◆ **Recorded data**
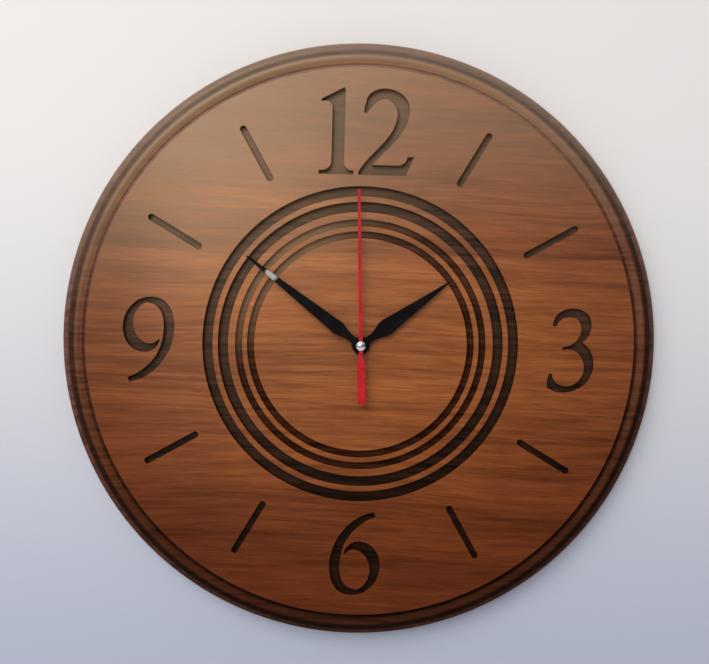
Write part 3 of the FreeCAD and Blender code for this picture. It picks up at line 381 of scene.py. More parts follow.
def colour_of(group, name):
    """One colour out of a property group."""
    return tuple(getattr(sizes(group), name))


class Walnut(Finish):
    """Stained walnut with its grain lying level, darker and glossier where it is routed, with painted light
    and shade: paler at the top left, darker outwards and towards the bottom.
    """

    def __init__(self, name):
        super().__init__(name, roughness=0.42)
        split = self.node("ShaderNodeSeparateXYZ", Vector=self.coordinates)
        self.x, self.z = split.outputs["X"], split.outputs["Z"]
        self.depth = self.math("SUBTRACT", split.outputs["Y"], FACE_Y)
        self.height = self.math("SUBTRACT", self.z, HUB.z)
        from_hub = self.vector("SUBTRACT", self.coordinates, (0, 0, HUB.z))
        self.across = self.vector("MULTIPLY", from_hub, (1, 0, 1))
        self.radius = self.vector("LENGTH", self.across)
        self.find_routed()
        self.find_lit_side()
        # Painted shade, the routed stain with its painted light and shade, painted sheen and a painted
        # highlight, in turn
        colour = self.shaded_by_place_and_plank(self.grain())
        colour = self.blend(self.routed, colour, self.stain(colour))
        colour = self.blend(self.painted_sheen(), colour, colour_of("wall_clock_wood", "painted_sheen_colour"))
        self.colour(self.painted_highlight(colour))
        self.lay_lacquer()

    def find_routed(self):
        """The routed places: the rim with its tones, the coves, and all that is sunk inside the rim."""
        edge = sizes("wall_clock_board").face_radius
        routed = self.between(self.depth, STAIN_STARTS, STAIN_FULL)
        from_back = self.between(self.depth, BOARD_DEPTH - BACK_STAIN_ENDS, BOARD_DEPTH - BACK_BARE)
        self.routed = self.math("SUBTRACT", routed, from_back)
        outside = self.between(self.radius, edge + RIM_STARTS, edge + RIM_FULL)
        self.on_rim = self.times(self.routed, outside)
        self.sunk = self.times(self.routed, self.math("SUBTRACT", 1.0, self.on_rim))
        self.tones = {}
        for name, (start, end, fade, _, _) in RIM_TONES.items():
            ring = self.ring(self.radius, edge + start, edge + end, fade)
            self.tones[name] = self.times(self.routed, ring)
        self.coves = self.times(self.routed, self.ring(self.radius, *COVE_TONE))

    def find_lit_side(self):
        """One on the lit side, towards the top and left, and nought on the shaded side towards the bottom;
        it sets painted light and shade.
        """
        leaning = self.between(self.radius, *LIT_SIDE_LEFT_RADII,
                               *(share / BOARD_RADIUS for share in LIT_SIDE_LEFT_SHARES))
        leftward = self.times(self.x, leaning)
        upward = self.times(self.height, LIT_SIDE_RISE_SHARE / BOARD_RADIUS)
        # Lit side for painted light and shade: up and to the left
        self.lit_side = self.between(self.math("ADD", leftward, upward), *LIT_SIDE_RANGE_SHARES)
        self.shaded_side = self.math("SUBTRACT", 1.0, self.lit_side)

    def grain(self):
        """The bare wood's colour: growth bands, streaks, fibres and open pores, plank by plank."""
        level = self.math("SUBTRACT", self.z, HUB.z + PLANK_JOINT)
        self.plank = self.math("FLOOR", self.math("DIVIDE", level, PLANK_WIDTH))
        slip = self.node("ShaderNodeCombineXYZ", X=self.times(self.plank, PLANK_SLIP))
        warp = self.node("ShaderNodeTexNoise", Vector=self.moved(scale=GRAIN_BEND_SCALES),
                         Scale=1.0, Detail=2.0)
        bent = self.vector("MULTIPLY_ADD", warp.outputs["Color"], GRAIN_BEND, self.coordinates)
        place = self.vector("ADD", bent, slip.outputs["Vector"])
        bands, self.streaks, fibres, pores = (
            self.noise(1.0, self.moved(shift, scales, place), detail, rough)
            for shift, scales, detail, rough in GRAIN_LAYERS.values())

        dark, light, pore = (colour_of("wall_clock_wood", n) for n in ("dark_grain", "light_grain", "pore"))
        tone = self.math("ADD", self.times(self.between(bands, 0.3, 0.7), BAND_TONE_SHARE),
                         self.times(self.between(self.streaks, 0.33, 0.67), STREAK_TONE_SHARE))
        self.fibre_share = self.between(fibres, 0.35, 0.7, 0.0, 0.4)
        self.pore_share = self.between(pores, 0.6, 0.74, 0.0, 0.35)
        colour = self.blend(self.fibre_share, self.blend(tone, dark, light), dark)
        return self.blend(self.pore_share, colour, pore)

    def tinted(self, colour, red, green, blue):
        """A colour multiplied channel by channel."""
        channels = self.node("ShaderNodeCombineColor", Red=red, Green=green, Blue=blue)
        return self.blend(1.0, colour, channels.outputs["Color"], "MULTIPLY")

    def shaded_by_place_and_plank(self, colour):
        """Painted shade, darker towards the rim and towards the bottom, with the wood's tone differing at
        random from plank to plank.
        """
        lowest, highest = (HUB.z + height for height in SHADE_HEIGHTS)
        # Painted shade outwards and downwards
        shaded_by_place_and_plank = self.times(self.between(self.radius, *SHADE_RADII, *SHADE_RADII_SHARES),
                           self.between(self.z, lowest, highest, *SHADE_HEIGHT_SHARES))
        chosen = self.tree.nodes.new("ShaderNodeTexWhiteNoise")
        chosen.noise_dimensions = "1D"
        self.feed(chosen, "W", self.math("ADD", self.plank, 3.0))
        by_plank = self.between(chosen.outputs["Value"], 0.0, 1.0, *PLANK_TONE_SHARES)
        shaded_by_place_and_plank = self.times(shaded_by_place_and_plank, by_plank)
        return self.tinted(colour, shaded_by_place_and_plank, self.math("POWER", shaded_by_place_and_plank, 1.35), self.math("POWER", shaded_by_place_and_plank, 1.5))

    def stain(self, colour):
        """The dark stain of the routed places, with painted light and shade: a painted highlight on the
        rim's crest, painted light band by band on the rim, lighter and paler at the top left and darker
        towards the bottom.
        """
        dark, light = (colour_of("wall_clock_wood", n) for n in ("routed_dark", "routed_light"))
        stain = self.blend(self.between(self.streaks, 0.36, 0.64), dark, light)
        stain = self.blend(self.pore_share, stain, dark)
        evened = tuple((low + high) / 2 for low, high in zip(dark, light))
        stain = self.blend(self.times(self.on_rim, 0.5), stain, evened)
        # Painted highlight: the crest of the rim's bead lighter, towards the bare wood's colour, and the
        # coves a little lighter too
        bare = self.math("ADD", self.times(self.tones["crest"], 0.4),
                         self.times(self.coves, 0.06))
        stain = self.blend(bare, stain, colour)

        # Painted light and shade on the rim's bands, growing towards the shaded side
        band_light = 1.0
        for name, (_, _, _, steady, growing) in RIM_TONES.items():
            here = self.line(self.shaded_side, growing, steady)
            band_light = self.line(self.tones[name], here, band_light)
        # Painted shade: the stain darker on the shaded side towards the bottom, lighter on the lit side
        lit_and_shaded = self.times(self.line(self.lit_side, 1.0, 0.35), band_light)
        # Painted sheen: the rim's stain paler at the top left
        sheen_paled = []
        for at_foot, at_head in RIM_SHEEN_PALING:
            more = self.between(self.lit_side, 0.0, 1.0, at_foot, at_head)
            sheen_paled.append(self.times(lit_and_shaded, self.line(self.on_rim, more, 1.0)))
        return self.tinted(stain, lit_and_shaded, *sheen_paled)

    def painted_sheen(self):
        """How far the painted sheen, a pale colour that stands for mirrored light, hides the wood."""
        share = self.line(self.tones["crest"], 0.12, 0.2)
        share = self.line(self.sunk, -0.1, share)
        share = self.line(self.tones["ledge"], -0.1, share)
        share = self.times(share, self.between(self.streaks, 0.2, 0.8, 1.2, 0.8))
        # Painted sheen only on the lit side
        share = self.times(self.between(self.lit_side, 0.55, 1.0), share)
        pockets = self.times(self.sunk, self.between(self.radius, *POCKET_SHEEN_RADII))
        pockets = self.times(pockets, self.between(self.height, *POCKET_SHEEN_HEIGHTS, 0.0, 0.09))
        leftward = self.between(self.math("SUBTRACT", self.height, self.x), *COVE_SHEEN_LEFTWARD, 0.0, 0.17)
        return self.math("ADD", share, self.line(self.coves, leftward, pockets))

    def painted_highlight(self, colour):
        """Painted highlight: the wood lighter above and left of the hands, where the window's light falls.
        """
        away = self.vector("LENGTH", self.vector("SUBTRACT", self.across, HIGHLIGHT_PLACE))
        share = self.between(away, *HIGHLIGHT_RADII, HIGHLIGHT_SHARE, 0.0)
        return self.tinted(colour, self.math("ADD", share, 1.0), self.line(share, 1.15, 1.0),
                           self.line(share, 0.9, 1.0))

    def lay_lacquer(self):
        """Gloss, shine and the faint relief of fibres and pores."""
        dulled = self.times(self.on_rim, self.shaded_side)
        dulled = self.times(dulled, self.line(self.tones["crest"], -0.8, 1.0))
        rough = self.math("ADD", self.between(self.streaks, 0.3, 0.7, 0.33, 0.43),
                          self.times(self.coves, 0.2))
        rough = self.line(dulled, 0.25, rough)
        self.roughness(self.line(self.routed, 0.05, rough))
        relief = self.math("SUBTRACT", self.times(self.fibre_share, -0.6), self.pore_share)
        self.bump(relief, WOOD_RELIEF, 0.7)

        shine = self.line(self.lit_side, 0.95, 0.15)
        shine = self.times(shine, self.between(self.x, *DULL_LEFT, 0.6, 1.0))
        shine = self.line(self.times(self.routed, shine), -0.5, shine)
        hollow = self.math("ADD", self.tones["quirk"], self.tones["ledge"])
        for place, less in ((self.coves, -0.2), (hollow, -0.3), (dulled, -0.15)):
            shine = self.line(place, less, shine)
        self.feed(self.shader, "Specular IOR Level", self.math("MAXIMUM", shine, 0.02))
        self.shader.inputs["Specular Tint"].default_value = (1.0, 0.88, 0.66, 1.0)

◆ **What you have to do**
Everything from the first line through the line containing "self.lay_lacquer()" should be quoted exactly, and nothing beyond it.

◆ **Solution**
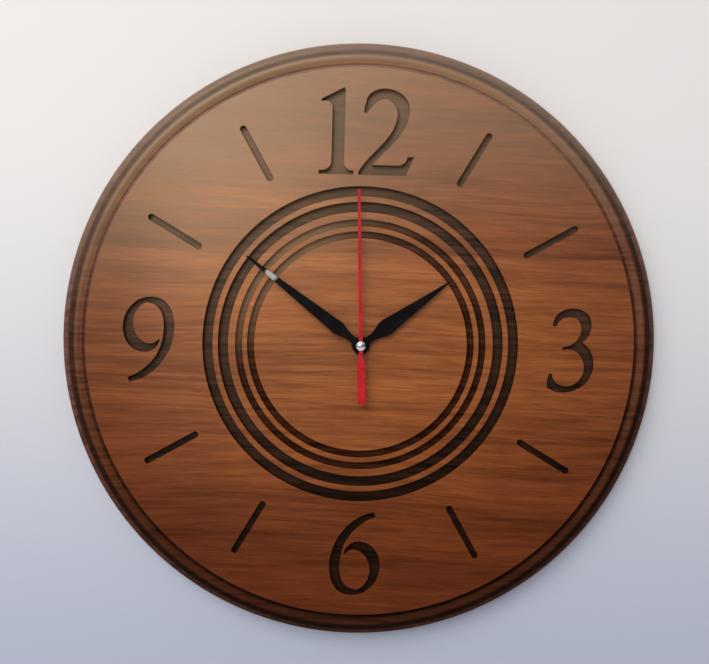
Write part 3 of the FreeCAD and Blender code for this picture. It picks up at line 381 of scene.py. More parts follow.
def colour_of(group, name):
    """One colour out of a property group."""
    return tuple(getattr(sizes(group), name))


class Walnut(Finish):
    """Stained walnut with its grain lying level, darker and glossier where it is routed, with painted light
    and shade: paler at the top left, darker outwards and towards the bottom.
    """

    def __init__(self, name):
        super().__init__(name, roughness=0.42)
        split = self.node("ShaderNodeSeparateXYZ", Vector=self.coordinates)
        self.x, self.z = split.outputs["X"], split.outputs["Z"]
        self.depth = self.math("SUBTRACT", split.outputs["Y"], FACE_Y)
        self.height = self.math("SUBTRACT", self.z, HUB.z)
        from_hub = self.vector("SUBTRACT", self.coordinates, (0, 0, HUB.z))
        self.across = self.vector("MULTIPLY", from_hub, (1, 0, 1))
        self.radius = self.vector("LENGTH", self.across)
        self.find_routed()
        self.find_lit_side()
        # Painted shade, the routed stain with its painted light and shade, painted sheen and a painted
        # highlight, in turn
        colour = self.shaded_by_place_and_plank(self.grain())
        colour = self.blend(self.routed, colour, self.stain(colour))
        colour = self.blend(self.painted_sheen(), colour, colour_of("wall_clock_wood", "painted_sheen_colour"))
        self.colour(self.painted_highlight(colour))
        self.lay_lacquer()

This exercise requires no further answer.